** PROBLEM DESCRIPTION **
Copy out all of the material exactly as presented.

** AVAILABLE DATA **
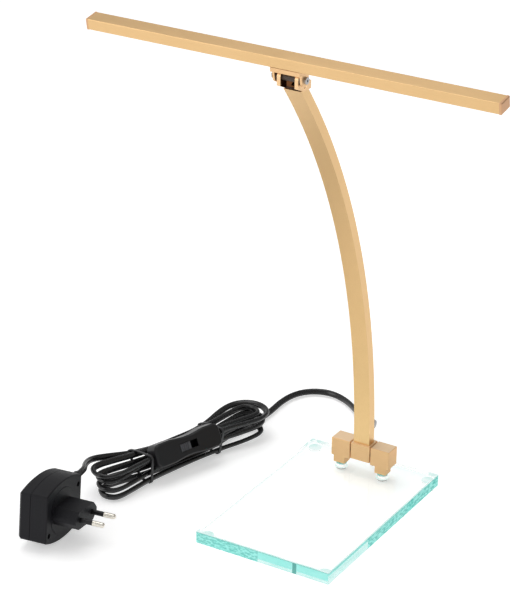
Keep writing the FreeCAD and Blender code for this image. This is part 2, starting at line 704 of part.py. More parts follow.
CORD_LEAD = [
    (0, 70.8, 43), (-1.5, 83, 42), (-8, 99, 32), (-20, 118, 17), (-35, 137, 7.5), (-53, 156, 3.8),
    (-72, 171, 3.4), (-90, 176, 3.4), (-105, 170, 3.4), (-113.5, 157, 3.4), (-115.5, 140, 3.4),
    (-114, 122, 3.4),
]
HANK_CENTRE = (-130.6, 14.5)
HANK_ANGLE = 74
HANK_TURNS = 3.5
HANK_LAYERS = 4
HANK_HALF = 70
HANK_INNER_RADIUS = 8
HANK_WAIST = 2.8
HANK_WAIST_PITCH = 1.0
HANK_TIGHT = 32
HANK_PITCH = 5.0
HANK_LEAN = 2.2
HANK_BOTTOM = 3.4
LAYER_HEIGHT = 5.15
HANK_START = 3 / 10
HANK_CLIMB = 1 / 4
SWITCH_IN_HANK = (-5, -9.1, 20.8)
SWITCH_TURN = -2
SWITCH_TILT = 63

# The cord after the switch: round the hank's right end, back over its top and on to the plug.
TAIL_IN_HANK = [
    (38, -9.8, 20.8), (53, -12.5, 20.4), (70, -14.3, 19.8), (82.4, -9.1, 19.4), (87.6, 3.3, 19.4),
    (82.4, 15.7, 19.4), (70, 20.9, 19.2), (54, 18.2, 18.2), (38, 13.2, 16.6), (20, 11, 15.7),
    (0, 10.7, 15.5), (-20, 11.2, 15.7), (-39, 13.9, 16.8), (-57, 19.2, 19), (-73, 20.2, 22.2), (-86, 12, 26),
]


def rounded_path(points):
    """Straight runs joined by tangent arcs, each as large as its two runs allow."""
    pts = [Vector(*q) for q in points]
    edges, radii, start = [], [], pts[0]
    for before, here, after in zip(pts, pts[1:], pts[2:]):
        into, out = here - before, after - here
        turn = into.getAngle(out)
        run = min(into.Length, out.Length)
        back = 0.45 * run
        radii.append(back / math.tan(turn / 2))
        into, out = into.normalize(), out.normalize()
        first, last = here - into * back, here + out * back
        edges.append(Part.LineSegment(start, first).toShape())
        edges.append(arc_edge(first, arc_middle(first, into, last), last))
        start = last
    edges.append(Part.LineSegment(start, pts[-1]).toShape())
    return Part.Wire(edges), radii


def arc_middle(start, tangent, end):
    """The middle of the arc that leaves start along tangent and reaches end, or None if it is straight."""
    chord = end - start
    angle = tangent.getAngle(chord)
    if angle < 1e-4:
        return None
    along = Vector(chord).normalize()
    side = (tangent - along * tangent.dot(along)).normalize()
    return (start + end) * 0.5 + side * (chord.Length / 2 * math.tan(angle / 2))


def arc_edge(start, middle, end):
    if middle is None:
        return Part.LineSegment(start, end).toShape()
    return Part.Arc(start, middle, end).toShape()


def biarc(start, leaving, end, arriving):
    """Two arcs that join two points with given directions."""
    span, both = end - start, leaving + arriving
    quad = 2 * (1 - leaving.dot(arriving))
    if quad > 1e-6:
        reach = (-span.dot(both) + math.sqrt(span.dot(both) ** 2 + quad * span.dot(span))) / quad
    else:
        reach = span.dot(span) / (4 * span.dot(arriving))
    joint = (start + end + (leaving - arriving) * reach) * 0.5
    return [arc_edge(start, arc_middle(start, leaving, joint), joint),
            arc_edge(joint, arc_middle(end, arriving * -1, joint), end)]


def ring_section(centre, towards, radius):
    """A cord's six-sided section, square to its first run, with a flat underneath."""
    side = towards.cross(Z).normalize()
    up = side.cross(towards).normalize()
    corners = [centre + (side * math.cos(a) + up * math.sin(a)) * radius
               for a in (math.pi / 3 * i for i in range(6))]
    return Part.makePolygon(corners + corners[:1])


def tube(label, wire, first, towards, diameter):
    section = ring_section(first, towards, diameter / 2)
    shape = wire.makePipeShell([section], True, False)
    expected = Part.Face(section).Area * wire.Length
    print("%s: length %.1f, volume %.0f of %.0f" % (label, wire.Length, shape.Volume, expected))
    obj = doc.addObject("Part::Feature", label + "_tube")
    obj.Shape = shape
    return keep(label, obj)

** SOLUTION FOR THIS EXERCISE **
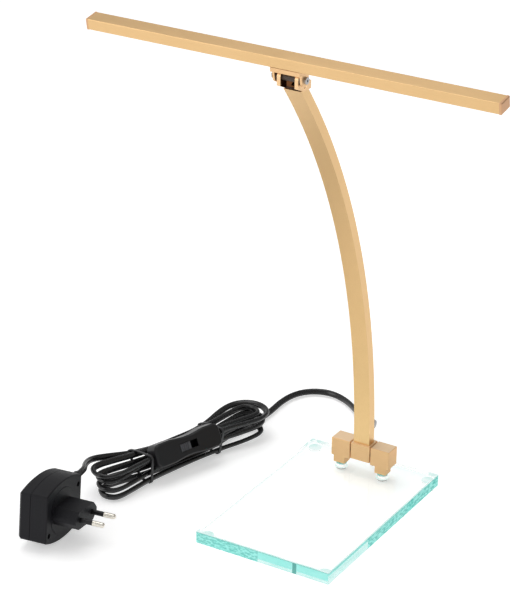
Keep writing the FreeCAD and Blender code for this image. This is part 2, starting at line 704 of part.py. More parts follow.
CORD_LEAD = [
    (0, 70.8, 43), (-1.5, 83, 42), (-8, 99, 32), (-20, 118, 17), (-35, 137, 7.5), (-53, 156, 3.8),
    (-72, 171, 3.4), (-90, 176, 3.4), (-105, 170, 3.4), (-113.5, 157, 3.4), (-115.5, 140, 3.4),
    (-114, 122, 3.4),
]
HANK_CENTRE = (-130.6, 14.5)
HANK_ANGLE = 74
HANK_TURNS = 3.5
HANK_LAYERS = 4
HANK_HALF = 70
HANK_INNER_RADIUS = 8
HANK_WAIST = 2.8
HANK_WAIST_PITCH = 1.0
HANK_TIGHT = 32
HANK_PITCH = 5.0
HANK_LEAN = 2.2
HANK_BOTTOM = 3.4
LAYER_HEIGHT = 5.15
HANK_START = 3 / 10
HANK_CLIMB = 1 / 4
SWITCH_IN_HANK = (-5, -9.1, 20.8)
SWITCH_TURN = -2
SWITCH_TILT = 63

# The cord after the switch: round the hank's right end, back over its top and on to the plug.
TAIL_IN_HANK = [
    (38, -9.8, 20.8), (53, -12.5, 20.4), (70, -14.3, 19.8), (82.4, -9.1, 19.4), (87.6, 3.3, 19.4),
    (82.4, 15.7, 19.4), (70, 20.9, 19.2), (54, 18.2, 18.2), (38, 13.2, 16.6), (20, 11, 15.7),
    (0, 10.7, 15.5), (-20, 11.2, 15.7), (-39, 13.9, 16.8), (-57, 19.2, 19), (-73, 20.2, 22.2), (-86, 12, 26),
]


def rounded_path(points):
    """Straight runs joined by tangent arcs, each as large as its two runs allow."""
    pts = [Vector(*q) for q in points]
    edges, radii, start = [], [], pts[0]
    for before, here, after in zip(pts, pts[1:], pts[2:]):
        into, out = here - before, after - here
        turn = into.getAngle(out)
        run = min(into.Length, out.Length)
        back = 0.45 * run
        radii.append(back / math.tan(turn / 2))
        into, out = into.normalize(), out.normalize()
        first, last = here - into * back, here + out * back
        edges.append(Part.LineSegment(start, first).toShape())
        edges.append(arc_edge(first, arc_middle(first, into, last), last))
        start = last
    edges.append(Part.LineSegment(start, pts[-1]).toShape())
    return Part.Wire(edges), radii


def arc_middle(start, tangent, end):
    """The middle of the arc that leaves start along tangent and reaches end, or None if it is straight."""
    chord = end - start
    angle = tangent.getAngle(chord)
    if angle < 1e-4:
        return None
    along = Vector(chord).normalize()
    side = (tangent - along * tangent.dot(along)).normalize()
    return (start + end) * 0.5 + side * (chord.Length / 2 * math.tan(angle / 2))


def arc_edge(start, middle, end):
    if middle is None:
        return Part.LineSegment(start, end).toShape()
    return Part.Arc(start, middle, end).toShape()


def biarc(start, leaving, end, arriving):
    """Two arcs that join two points with given directions."""
    span, both = end - start, leaving + arriving
    quad = 2 * (1 - leaving.dot(arriving))
    if quad > 1e-6:
        reach = (-span.dot(both) + math.sqrt(span.dot(both) ** 2 + quad * span.dot(span))) / quad
    else:
        reach = span.dot(span) / (4 * span.dot(arriving))
    joint = (start + end + (leaving - arriving) * reach) * 0.5
    return [arc_edge(start, arc_middle(start, leaving, joint), joint),
            arc_edge(joint, arc_middle(end, arriving * -1, joint), end)]


def ring_section(centre, towards, radius):
    """A cord's six-sided section, square to its first run, with a flat underneath."""
    side = towards.cross(Z).normalize()
    up = side.cross(towards).normalize()
    corners = [centre + (side * math.cos(a) + up * math.sin(a)) * radius
               for a in (math.pi / 3 * i for i in range(6))]
    return Part.makePolygon(corners + corners[:1])


def tube(label, wire, first, towards, diameter):
    section = ring_section(first, towards, diameter / 2)
    shape = wire.makePipeShell([section], True, False)
    expected = Part.Face(section).Area * wire.Length
    print("%s: length %.1f, volume %.0f of %.0f" % (label, wire.Length, shape.Volume, expected))
    obj = doc.addObject("Part::Feature", label + "_tube")
    obj.Shape = shape
    return keep(label, obj)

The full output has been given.